Identity for projection and inclusion of the canonical one-form on the cotangent bundle

Question

I'm currently reading through Introduction to Mechanics and Symmetry by Marsden and Ratiu, specifically the section on Cotangent bundles. I'm trying to do the following exercise:

Let $N$ be a submanifold of $M$ and denote by $\Theta_N$ and $\Theta_M$ the canonical one-forms on the cotangent bundles $\pi_N: T^*N\to N$ and $\pi_M: T^*M\to M$, respectively. Let $\pi: (T^*M)|N\to T^*N$ be the projection defined by $\pi(\alpha_n)=\alpha_n|T_nN$, where $n\in N$ and $\alpha\in T^*_nM$. Show that $\pi^*\Theta_N=i^*\Theta_M$ where $i:(T^*M)|N\to T^*M$ is the inclusion.

I believe we have $\pi^*\Theta_N(v)=\Theta_N(\pi_* v)$. I believe that $\pi_* v$ just turns $v\in T_\alpha(T^*M)$ into an element of $T_\alpha(T^*N)$ by removing whatever part of it was in $T_nM$. Is it true that $i_* v$ does the same thing, i.e. it takes a vector in $T_\alpha(T^*M)$ and turns it into a vector in $T_\alpha(T^*N)$? If not, how would I go about showing the identity in question?

Answer 1

Firstly, to answer your questions:

I believe that $\pi_*v$ just turns $v\in T_\alpha(T^*M)$ into an element of $T_\alpha(T^*N)$ by removing whatever part of it was in $T_nM$.
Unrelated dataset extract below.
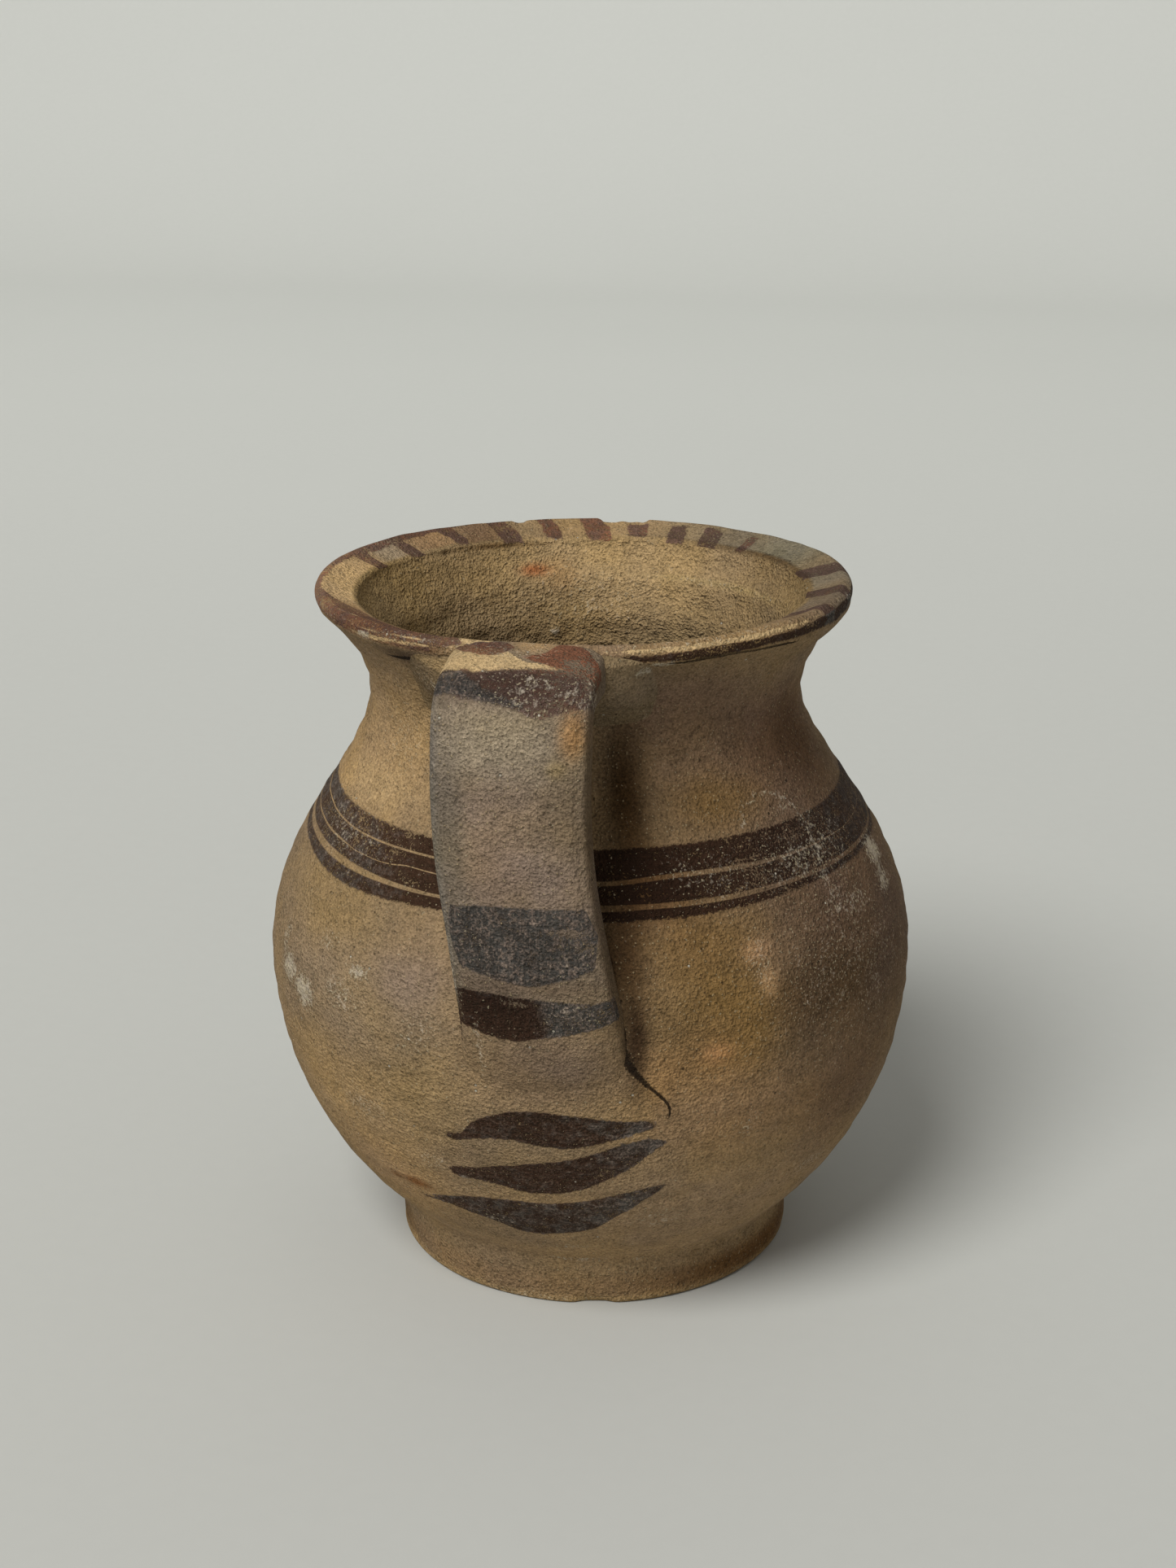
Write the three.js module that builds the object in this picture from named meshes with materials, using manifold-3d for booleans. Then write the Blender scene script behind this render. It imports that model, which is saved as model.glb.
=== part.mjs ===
// A small wheel-thrown clay jug with one strap handle, in millimetres, +Z up, standing on the ground.
// The handle stands on the -Y side, and the whole pot leans a little towards -X.
// Its pieces are the thrown vessel, the foot ring, the strap handle and two pads of luting clay that
// hold the handle's ends. Each piece keeps a hairline gap to the one that carries it.
import * as THREE from "three";
import { mergeVertices } from "three/addons/utils/BufferGeometryUtils.js";
import Module from "manifold-3d";

// Driving dimensions of the thrown vessel
const jugHeight = 125;
const lean = 1.8; // how far the lip's middle stands off the foot's middle
const bellyRadius = 58.4;
const bellyHeight = 57.5; // height of the widest place
const bellyDepth = 61.6; // half height of the ellipse that the lower belly follows
const undersideHeight = 6.5; // height of the flat underside inside the foot ring
const shoulderLag = 1.25; // above 1, the shoulder stays full before it falls to the neck
const neckRadius = 38.5;
const neckHeight = 106; // height of the narrowest place
const wall = 4.8;
const floorThickness = 6.5;

// Driving dimensions of the flared lip
const rimRadius = 47.4;
const lipEdge = 3.2; // height of the lip's outer edge
const lipWidth = 7.1; // width of the lip's sloping top
const lipFall = 2; // how far the lip's top slopes down to its inner corner
const edgeRounding = 1.6;
const lipUndercut = edgeRounding / 3; // how far the edge's lower end lies inside its outermost place
const edgeTurn = [-25, 90]; // degrees that the edge's rounding runs through
const innerRounding = 1;
const innerTurn = [105, 180]; // degrees that the inner corner's rounding runs through

// Driving dimensions of the foot ring
const footTopRadius = 36.8;
const footBottomRadius = 36.4;
const footInnerRadius = 27;
const footRounding = 1;

// Driving dimensions of the strap handle
const strapStandOff = 3.6; // how far the strap's outer face stands beyond the belly's widest place
const strapWidth = 25.2;
const strapThickness = 8;
const strapFlare = 3; // extra width at the strap's two ends
const flarePower = 3; // above 1, the extra width keeps to the very ends
const sectionPower = 0.6; // below 1, the strap's section is squarer than an ellipse
const strapDrop = 0.9; // how far the strap's top lies below the lip
const rootDip = 1; // how far the strap's root in the lip lies below its top
const bendHeight = 13; // height over which the strap turns from level to upright
const bendEase = 1.3; // how far the middle line keeps inside the bend's square corner
const landingHeight = 52; // height at which the strap lands on the belly
const landingRise = 17; // height over which the strap turns in towards the belly
const landingStep = 4.25; // half the height between the strap's last two turning places
const landingDepth = 2; // how far the strap's middle line lies inside the belly where it lands
const landingDrift = 4.8; // how far the strap's lower end drifts towards +X

// Driving dimensions of the luting clay
const rimPadSpread = 24; // half width of the pad under the lip
const rimPadReach = 49.6; // from the vessel's axis to the pad's outermost point
const rimPadDrop = 11; // height of the pad under the lip
const bellyPadSpread = 18; // radius of the pad on the belly
const bellyPadRise = 1.5; // how far the pad stands off the belly

const gap = 0.3; // hairline between pieces that rest on each other
const samePlace = 1e-4; // corners closer than this are one corner

// Numbers of facets
const turnSteps = 64;
const profileSteps = 9;
const cornerSteps = 2;
const strapSteps = 30;
const sectionSteps = 24;
const padSteps = 32;

const wasm = await Module();
wasm.setup();

// A geometry whose shared corners are merged and whose collapsed triangles are left out.
function merged(geometry) {
  const bare = geometry.clone();
  bare.deleteAttribute("normal");
  bare.deleteAttribute("uv");
  const joined = mergeVertices(bare, samePlace);
  const index = joined.getIndex().array;
  const kept = [];
  for (let i = 0; i < index.length; i += 3) {
    const [a, b, c] = index.slice(i, i + 3);
    if (a !== b && b !== c && c !== a) kept.push(a, b, c);
  }
  joined.setIndex(kept);
  return joined;
}

function toSolid(geometry) {
  const closed = merged(geometry);
  return new wasm.Manifold(
    new wasm.Mesh({
      numProp: 3,
      vertProperties: new Float32Array(closed.getAttribute("position").array),
      triVerts: new Uint32Array(closed.getIndex().array),
    }),
  );
}

// The geometry of a cut solid's main body, without the crumbs that feather edges leave.
function toGeometry(solid) {
  const bodies = solid.decompose();
  const main = bodies.reduce((best, body) => (body.volume() > best.volume() ? body : best));
  const mesh = main.getMesh();
  const geometry = new THREE.BufferGeometry();
  geometry.setAttribute("position", new THREE.BufferAttribute(mesh.vertProperties, 3));
  geometry.setIndex(new THREE.BufferAttribute(mesh.triVerts, 1));
  return geometry;
}

// The solid that a profile of (radius, height) points sweeps as it turns round the vessel's axis.
function turned(profile) {
  const geometry = new THREE.LatheGeometry(profile, turnSteps);
  geometry.rotateX(Math.PI / 2);
  return geometry;
}

// Radius of the outer face: an ellipse up to the widest place, an eased shoulder up to the neck,
// then a flare that ends at the lip's lower edge.
function outerRadius(height) {
  if (height <= bellyHeight) {
    return bellyRadius * Math.sqrt(1 - ((bellyHeight - height) / bellyDepth) ** 2);
  }
  if (height <= neckHeight) {
    return bellyRadius - (bellyRadius - neckRadius) * shoulderShare(height);
  }
  const share = (height - neckHeight) / (jugHeight - lipEdge - neckHeight);
  return neckRadius + (rimRadius - lipUndercut - neckRadius) * share ** 2;
}

// Radius of the inner face, which follows the outer one at the wall's thickness.
function innerRadius(height) {
  const floorHeight = undersideHeight + floorThickness;
  const innerBelly = bellyRadius - wall;
  const innerNeck = neckRadius - wall;
  if (height <= bellyHeight) {
    const depth = (bellyDepth * (bellyHeight - floorHeight)) / (bellyHeight - undersideHeight);
    return innerBelly * Math.sqrt(1 - ((bellyHeight - height) / depth) ** 2);
  }
  if (height <= neckHeight) {
    return innerBelly - (innerBelly - innerNeck) * shoulderShare(height);
  }
  const share = (height - neckHeight) / (jugHeight - lipFall - innerRounding - neckHeight);
  return innerNeck + (rimRadius - lipWidth - innerNeck) * share ** 2;
}

// From 0 at the widest place to 1 at the neck.
function shoulderShare(height) {
  const along = (height - bellyHeight) / (neckHeight - bellyHeight);
  return THREE.MathUtils.smoothstep(along ** shoulderLag, 0, 1);
}

// Points of a face between two heights, closer together where the face turns faster.
function face(radiusAt, from, to) {
  const points = [];
  for (let i = 0; i <= profileSteps; i += 1) {
    const height = THREE.MathUtils.lerp(from, to, (1 - Math.cos((Math.PI * i) / profileSteps)) / 2);
    points.push(new THREE.Vector2(radiusAt(height), height));
  }
  return points;
}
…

I don't really know what this means - there's no `part' of $\pi_*v$ in $T_nM$.

Is it true that $i_*v$ does the same thing, i.e. it takes a vector in $T_\alpha(T^*M)$ and turns it into a vector in $T_\alpha(T^*N)$?

Not quite. In Marsden and Ratiu's notation, the vector would be $T_\alpha i(v)$ ($i_*$ is reserved for vector fields). Then we have $$ i:(T^*M)\vert N\to T^*M \implies T_\alpha i :T_\alpha ((T^*M)\vert N)\to T_{i(\alpha)}(T^*M). $$

The way to prove this result is to use the definitions of the canonical one-forms, along with the identity $$ \pi_N\circ \pi = \pi_M\circ i $$ (both sides map $\alpha_n\in (T^*M)\vert N$ to $n\in N$). Then for any $\alpha \in (T^*M)\vert N$ and $v_\alpha \in T_\alpha((T^*M)\vert N)$ \begin{align*} (\pi^*\Theta_N)_\alpha(v_\alpha) &= (\Theta_N)_{\pi(\alpha)}(T_\alpha\pi(v_\alpha)) \\ &= \pi(\alpha)(T_{\pi(\alpha)}\pi_N(T_\alpha\pi(v_\alpha))) \qquad\text{by the definition of $\Theta_N$}\\ &= (\alpha\vert TN)(T_\alpha(\pi_N\circ \pi)(v_\alpha)) \qquad\text{by the chain rule}\\ &= i(\alpha)(T_\alpha(\pi_M\circ i)(v_\alpha)) \qquad\text{by the above identity}\\ &= i(\alpha)(T_{i(\alpha)}\pi_M(T_\alpha i(v_\alpha))) \qquad \text{by the chain rule}\\ &= (\Theta_M)_{i(\alpha)}(T_\alpha i(v_\alpha)) \qquad\text{by the definition of $\Theta_M$}\\ &= (i^*\Theta_M)_\alpha(v_\alpha). \end{align*} Hence $\pi^*\Theta_N = i^*\Theta_M$.